## START Supplied information

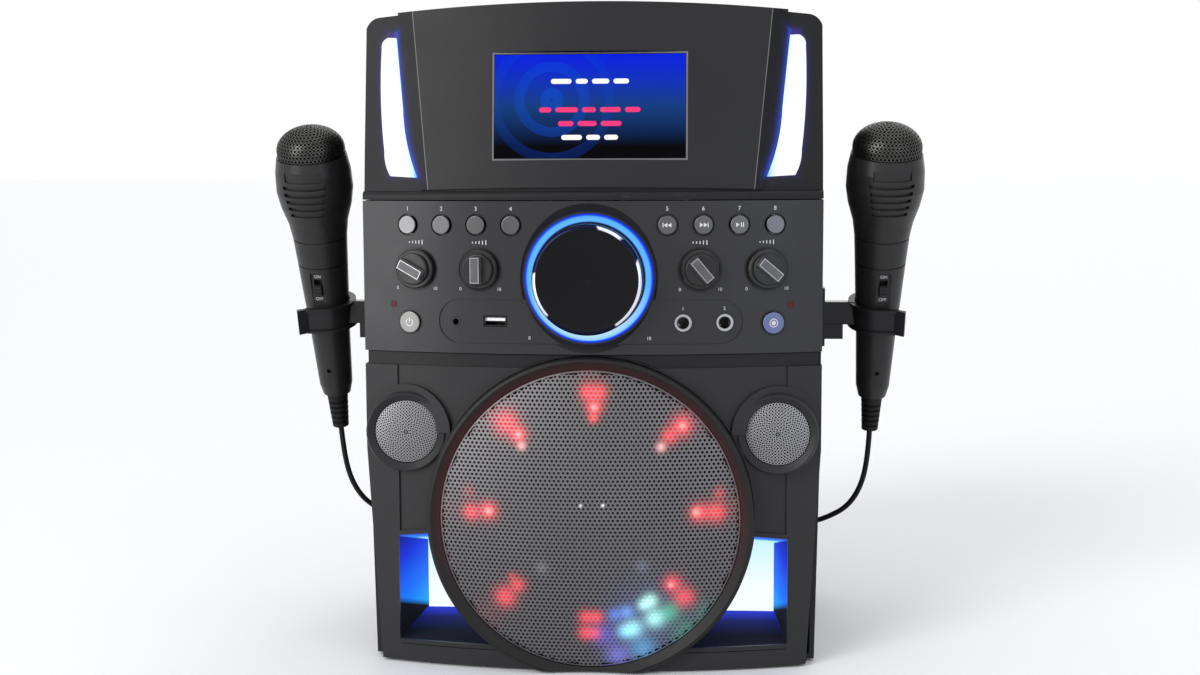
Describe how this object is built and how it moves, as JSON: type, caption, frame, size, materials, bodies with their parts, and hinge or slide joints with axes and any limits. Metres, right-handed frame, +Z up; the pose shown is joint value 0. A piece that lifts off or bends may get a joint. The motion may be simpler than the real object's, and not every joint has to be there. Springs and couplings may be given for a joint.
{
  "type": "karaoke machine",
  "caption": "Tower karaoke machine with a tilted screen, lit woofer, knob fascia, disc drive under a top lid and two corded microphones in side clips.",
  "frame": {"origin": "centre of the bounding box in plan, at the floor, without the microphone cords", "axes": "+Z up, the front faces -Y, +X to the viewer's right"},
  "size_m": [0.3972, 0.2919, 0.3908],
  "materials": {
    "charcoal_plastic": "satin moulded plastic",
    "gloss_black": "polished black plastic",
    "silver_grille": "perforated steel, silver paint",
    "clear_light": "milky clear plastic, lit from behind",
    "blue_light": "lit blue sheet",
    "board_green": "circuit board",
    "chrome": "polished",
    "steel": "plain",
    "paper_cone": "doped paper cone",
    "screen_glass": "dark display glass",
    "dark_rubber": "matte rubber",
    "mic_mesh": "woven steel, black",
    "cast_frame": "pressed frame and magnet, taken as one light metal"
  },
  "bodies": {
    "cabinet": {"cabinet_shell": "charcoal_plastic", "rear_panel": "charcoal_plastic", "rear_sockets": "gloss_black", "front_frame": "charcoal_plastic", "pocket_light_panels": "blue_light", "woofer_ring": "gloss_black", "woofer_grille": "silver_grille", "light_show_leds": "clear_light", "woofer_basket": "cast_frame", "woofer_cone": "paper_cone", "tweeter_grilles": "mic_mesh", "tweeters": "gloss_black", "control_fascia": "charcoal_plastic", "volume_light_ring": "blue_light", "front_sockets": "chrome", "control_board": "board_green", "potentiometers": "steel", "screen_head": "charcoal_plastic", "screen_cover": "charcoal_plastic", "screen_bezel": "gloss_black", "display": "screen_glass", "head_light_windows": "clear_light", "main_board": "board_green", "feet": "dark_rubber", "screws": "steel", "disc_tray": "charcoal_plastic", "disc_drive": "steel", "mic_clips": "gloss_black"},
    "button_1": {"button_1": "charcoal_plastic"},
    "button_2": {"button_2": "charcoal_plastic"},
    "button_3": {"button_3": "charcoal_plastic"},
    "button_4": {"button_4": "charcoal_plastic"},
    "button_5": {"button_5": "charcoal_plastic"},
    "button_6": {"button_6": "charcoal_plastic"},
    "button_7": {"button_7": "charcoal_plastic"},
    "button_8": {"button_8": "charcoal_plastic"},
    "power_button": {"power_button": "charcoal_plastic"},
    "record_button": {"record_button": "charcoal_plastic"},
    "knob_1": {"knob_1": "charcoal_plastic"},
    "knob_2": {"knob_2": "charcoal_plastic"},
    "knob_3": {"knob_3": "charcoal_plastic"},
    "knob_4": {"knob_4": "charcoal_plastic"},
    "master_volume_knob": {"master_volume_knob": "gloss_black"},
    "disc_lid": {"disc_lid": "charcoal_plastic"},
    "turntable": {"turntable": "gloss_black"},
    "laser_sled": {"laser_sled": "gloss_black"},
    "mic_left": {"mic_left_body": "charcoal_plastic", "mic_left_grille": "mic_mesh", "mic_left_boot": "dark_rubber", "mic_left_cord": "dark_rubber", "mic_left_coil": "dark_rubber", "mic_left_plug": "chrome"},
    "mic_left_switch": {"mic_left_switch": "gloss_black"},
    "mic_right": {"mic_right_body": "charcoal_plastic", "mic_right_grille": "mic_mesh", "mic_right_boot": "dark_rubber", "mic_right_cord": "dark_rubber", "mic_right_coil": "dark_rubber", "mic_right_plug": "chrome"},
    "mic_right_switch": {"mic_right_switch": "gloss_black"}
  },
  "joints": [
    {"name": "button_1_press", "type": "slide", "parent": "cabinet", "child": "button_1", "axis": [0.2484, 0.9687, 0], "range_m": [0, 0.0008], "stiffness_N_per_m": 600},
    {"name": "button_2_press", "type": "slide", "parent": "cabinet", "child": "button_2", "axis": [0.2005, 0.9797, 0], "range_m": [0, 0.0008], "stiffness_N_per_m": 600},
    {"name": "button_3_press", "type": "slide", "parent": "cabinet", "child": "button_3", "axis": [0.1526, 0.9883, 0], "range_m": [0, 0.0008], "stiffness_N_per_m": 600},
    {"name": "button_4_press", "type": "slide", "parent": "cabinet", "child": "button_4", "axis": [0.1047, 0.9945, 0], "range_m": [0, 0.0008], "stiffness_N_per_m": 600},
    {"name": "button_5_press", "type": "slide", "parent": "cabinet", "child": "button_5", "axis": [-0.1047, 0.9945, 0], "range_m": [0, 0.0008], "stiffness_N_per_m": 600},
    {"name": "button_6_press", "type": "slide", "parent": "cabinet", "child": "button_6", "axis": [-0.1526, 0.9883, 0], "range_m": [0, 0.0008], "stiffness_N_per_m": 600},
    {"name": "button_7_press", "type": "slide", "parent": "cabinet", "child": "button_7", "axis": [-0.2005, 0.9797, 0], "range_m": [0, 0.0008], "stiffness_N_per_m": 600},
    {"name": "button_8_press", "type": "slide", "parent": "cabinet", "child": "button_8", "axis": [-0.2484, 0.9687, 0], "range_m": [0, 0.0008], "stiffness_N_per_m": 600},
    {"name": "power_button_press", "type": "slide", "parent": "cabinet", "child": "power_button", "axis": [0.2465, 0.9691, 0], "range_m": [0, 0.0008], "stiffness_N_per_m": 600},
    {"name": "record_button_press", "type": "slide", "parent": "cabinet", "child": "record_button", "axis": [-0.2465, 0.9691, 0], "range_m": [0, 0.0008], "stiffness_N_per_m": 600},
    {"name": "knob_1_turn", "type": "hinge", "parent": "cabinet", "child": "knob_1", "pos_m": [-0.102, -0.07833, 0.2371], "axis": [-0.2372, -0.9715, 0], "range_deg": [-212, 88]},
    {"name": "knob_2_turn", "type": "hinge", "parent": "cabinet", "child": "knob_2", "pos_m": [-0.0637, -0.08586, 0.2371], "axis": [-0.1481, -0.989, 0], "range_deg": [-150, 150]},
    {"name": "knob_3_turn", "type": "hinge", "parent": "cabinet", "child": "knob_3", "pos_m": [0.0637, -0.08586, 0.2371], "axis": [0.1481, -0.989, 0], "range_deg": [-190, 110]},
    {"name": "knob_4_turn", "type": "hinge", "parent": "cabinet", "child": "knob_4", "pos_m": [0.102, -0.07833, 0.2371], "axis": [0.2372, -0.9715, 0], "range_deg": [-200, 100]},
    {"name": "master_volume_knob_turn", "type": "hinge", "parent": "cabinet", "child": "master_volume_knob", "pos_m": [0, -0.0906, 0.2322], "axis": [0, -1, 0], "range_deg": [-150, 150]},
    {"name": "disc_lid_hinge", "type": "hinge", "parent": "cabinet", "child": "disc_lid", "pos_m": [0, 0.0874, 0.385], "axis": [-1, 0, 0], "range_deg": [0, 75]},
    {"name": "turntable_spin", "type": "hinge", "parent": "cabinet", "child": "turntable", "pos_m": [0, 0.0269, 0.374], "axis": [0, 0, 1], "continuous": true},
    {"name": "laser_sled_slide", "type": "slide", "parent": "cabinet", "child": "laser_sled", "axis": [1, 0, 0], "range_m": [0, 0.032]},
    {"name": "mic_left_unclip", "type": "slide", "parent": "cabinet", "child": "mic_left", "axis": [-1, 0, 0], "range_m": [0, 0.065]},
    {"name": "mic_left_switch_slide", "type": "slide", "parent": "mic_left", "child": "mic_left_switch", "axis": [-0.0175, -0.284, 0.9587], "range_m": [0, 0.003]},
    {"name": "mic_right_unclip", "type": "slide", "parent": "cabinet", "child": "mic_right", "axis": [1, 0, 0], "range_m": [0, 0.065]},
    {"name": "mic_right_switch_slide", "type": "slide", "parent": "mic_right", "child": "mic_right_switch", "axis": [0.0175, -0.284, 0.9587], "range_m": [0, 0.003]}
  ]
}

## END Supplied information

* [What is needed] Find out how many lines in the listing contain the string "bodies". Give the number alone.

* [Answer to this task] 2